For more spooky fun, there’s a whole playlist of M R James adaptations as part of the BBC’s A Ghost Story for Christmas on YouTube.
Count Magnus (2022)
Continuing a fine (revived) tradition, Mark Gatiss‘ 2022 M.R. James adaptation was “Count Magnus”, a half-hour film starring Jason Watkins (The Lost Honour of Christopher Jefferies) and MyAnna Buring (Ripper Street). Gatiss was in some ways righting an historical wrong with this one, as original M.R. James adapter Lawrence Gordon Clark, wasn’t able to create his own screen version of the story due to budgetary restraints.
It’s lighter on the scares than Gatiss’ previous entries, so could be a good way in for horror first-timers.

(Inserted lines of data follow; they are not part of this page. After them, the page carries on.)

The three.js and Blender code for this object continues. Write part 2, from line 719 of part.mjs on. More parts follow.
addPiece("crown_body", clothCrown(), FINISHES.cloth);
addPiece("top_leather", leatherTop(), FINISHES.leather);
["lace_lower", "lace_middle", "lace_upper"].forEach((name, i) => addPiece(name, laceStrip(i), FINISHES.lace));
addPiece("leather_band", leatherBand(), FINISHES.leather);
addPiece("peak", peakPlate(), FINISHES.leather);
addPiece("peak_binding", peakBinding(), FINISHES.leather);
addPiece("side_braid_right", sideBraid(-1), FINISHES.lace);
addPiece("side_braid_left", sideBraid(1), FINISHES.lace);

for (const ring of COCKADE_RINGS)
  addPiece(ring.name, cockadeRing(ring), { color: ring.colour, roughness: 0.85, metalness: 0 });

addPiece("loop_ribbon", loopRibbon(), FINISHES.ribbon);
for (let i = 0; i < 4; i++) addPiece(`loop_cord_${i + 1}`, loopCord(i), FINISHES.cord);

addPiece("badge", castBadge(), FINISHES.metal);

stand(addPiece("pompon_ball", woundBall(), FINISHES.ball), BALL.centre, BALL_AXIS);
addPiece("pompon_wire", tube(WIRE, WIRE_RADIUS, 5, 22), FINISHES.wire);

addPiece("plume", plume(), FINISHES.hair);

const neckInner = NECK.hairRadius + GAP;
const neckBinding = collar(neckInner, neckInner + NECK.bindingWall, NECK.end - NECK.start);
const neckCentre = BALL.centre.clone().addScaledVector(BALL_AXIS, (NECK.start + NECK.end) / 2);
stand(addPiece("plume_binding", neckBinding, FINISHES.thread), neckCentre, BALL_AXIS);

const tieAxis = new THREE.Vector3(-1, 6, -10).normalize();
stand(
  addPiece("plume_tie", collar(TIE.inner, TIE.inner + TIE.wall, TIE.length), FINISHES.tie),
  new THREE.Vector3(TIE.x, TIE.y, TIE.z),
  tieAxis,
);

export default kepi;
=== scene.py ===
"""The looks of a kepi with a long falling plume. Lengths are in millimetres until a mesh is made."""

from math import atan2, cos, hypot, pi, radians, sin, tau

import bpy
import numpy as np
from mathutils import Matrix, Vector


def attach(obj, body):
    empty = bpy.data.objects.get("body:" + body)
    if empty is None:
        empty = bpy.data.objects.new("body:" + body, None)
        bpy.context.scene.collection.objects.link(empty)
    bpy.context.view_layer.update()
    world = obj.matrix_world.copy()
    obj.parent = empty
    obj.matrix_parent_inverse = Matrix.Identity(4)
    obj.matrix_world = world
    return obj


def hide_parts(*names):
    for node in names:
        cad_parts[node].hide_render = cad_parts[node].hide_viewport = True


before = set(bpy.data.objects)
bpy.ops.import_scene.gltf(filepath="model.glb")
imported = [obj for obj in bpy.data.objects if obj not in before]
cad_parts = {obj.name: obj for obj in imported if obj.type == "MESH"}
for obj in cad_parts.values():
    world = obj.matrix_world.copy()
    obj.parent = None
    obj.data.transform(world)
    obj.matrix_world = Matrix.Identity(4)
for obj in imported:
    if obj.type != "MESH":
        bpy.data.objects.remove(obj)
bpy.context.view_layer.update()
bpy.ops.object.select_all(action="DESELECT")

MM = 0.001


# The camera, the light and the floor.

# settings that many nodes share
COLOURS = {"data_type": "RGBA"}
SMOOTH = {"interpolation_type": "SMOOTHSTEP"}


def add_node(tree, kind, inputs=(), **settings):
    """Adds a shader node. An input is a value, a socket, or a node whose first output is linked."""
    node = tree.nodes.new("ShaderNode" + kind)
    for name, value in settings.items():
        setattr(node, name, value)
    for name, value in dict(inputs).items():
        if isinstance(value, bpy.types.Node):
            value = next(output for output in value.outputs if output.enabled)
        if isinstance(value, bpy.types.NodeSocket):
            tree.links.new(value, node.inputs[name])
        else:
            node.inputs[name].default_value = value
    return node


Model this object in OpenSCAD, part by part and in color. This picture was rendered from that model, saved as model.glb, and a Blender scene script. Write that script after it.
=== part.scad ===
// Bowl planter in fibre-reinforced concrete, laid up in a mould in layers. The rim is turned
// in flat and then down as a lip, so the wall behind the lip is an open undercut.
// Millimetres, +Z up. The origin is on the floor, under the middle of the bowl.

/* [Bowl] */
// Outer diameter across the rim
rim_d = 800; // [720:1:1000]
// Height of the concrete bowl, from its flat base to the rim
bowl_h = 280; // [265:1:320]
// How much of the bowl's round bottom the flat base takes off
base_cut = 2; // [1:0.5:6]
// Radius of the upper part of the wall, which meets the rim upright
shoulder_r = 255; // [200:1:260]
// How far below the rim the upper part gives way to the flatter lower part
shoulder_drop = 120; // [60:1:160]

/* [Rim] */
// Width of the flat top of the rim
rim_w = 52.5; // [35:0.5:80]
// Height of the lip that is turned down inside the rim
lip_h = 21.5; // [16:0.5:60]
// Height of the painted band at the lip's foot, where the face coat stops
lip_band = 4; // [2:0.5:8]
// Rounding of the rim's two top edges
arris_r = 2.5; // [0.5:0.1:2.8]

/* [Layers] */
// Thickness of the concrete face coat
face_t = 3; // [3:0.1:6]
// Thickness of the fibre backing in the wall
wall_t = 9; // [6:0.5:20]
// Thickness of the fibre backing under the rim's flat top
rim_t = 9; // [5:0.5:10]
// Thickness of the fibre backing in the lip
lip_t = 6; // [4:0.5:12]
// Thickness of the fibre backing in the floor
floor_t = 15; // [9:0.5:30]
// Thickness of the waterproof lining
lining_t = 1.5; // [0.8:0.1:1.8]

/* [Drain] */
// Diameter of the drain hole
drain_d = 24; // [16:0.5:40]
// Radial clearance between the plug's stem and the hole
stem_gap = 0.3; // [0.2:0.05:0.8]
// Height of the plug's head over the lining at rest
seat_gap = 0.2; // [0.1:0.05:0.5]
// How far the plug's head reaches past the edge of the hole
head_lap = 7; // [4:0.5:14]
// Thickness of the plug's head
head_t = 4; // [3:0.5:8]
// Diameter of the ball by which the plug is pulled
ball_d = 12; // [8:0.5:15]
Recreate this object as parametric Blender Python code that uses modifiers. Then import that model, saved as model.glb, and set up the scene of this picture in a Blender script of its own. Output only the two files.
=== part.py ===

Unusually for one of these, this story isn’t set in England but in Sweden, and tells the tale of a long-dead aristocrat who was a brutish landlord renowned for his cruelty. But is he really gone?
The Bones of St. Nicholas (2022)
Yes, this is quite definitely a Christmas episode – it’s set, after all on Christmas Eve – but it’s certainly spooky enough to bring out on Halloween. This 2022 festive special is in many ways, the perfect Inside No. 9 story – macabre, mysterious, funny, and with a little touch of pathos. It also has a terrific guest cast to recommend it, with Simon Callow used to full effect as a ghost story-declaiming church warden, and Shobna Gulati as a comedy chatterbox with her own painful history to tell.
The stars though, as ever, are Reece Shearsmith and Steve Pemberton, who’ve channelled the M.R. James tradition into an original half hour story that’s cleverly plotted and very satisfying to watch. Pemberton plays a man hoping to spend Christmas Eve alone in an historical church, but who is vexed to find himself sharing the experience with a married couple whose travel plans fell through at the last minute. But what explains the visions he keeps seeing…
“The Bones of St. Nicholas” is available to watch in the UK on BBC iPlayer.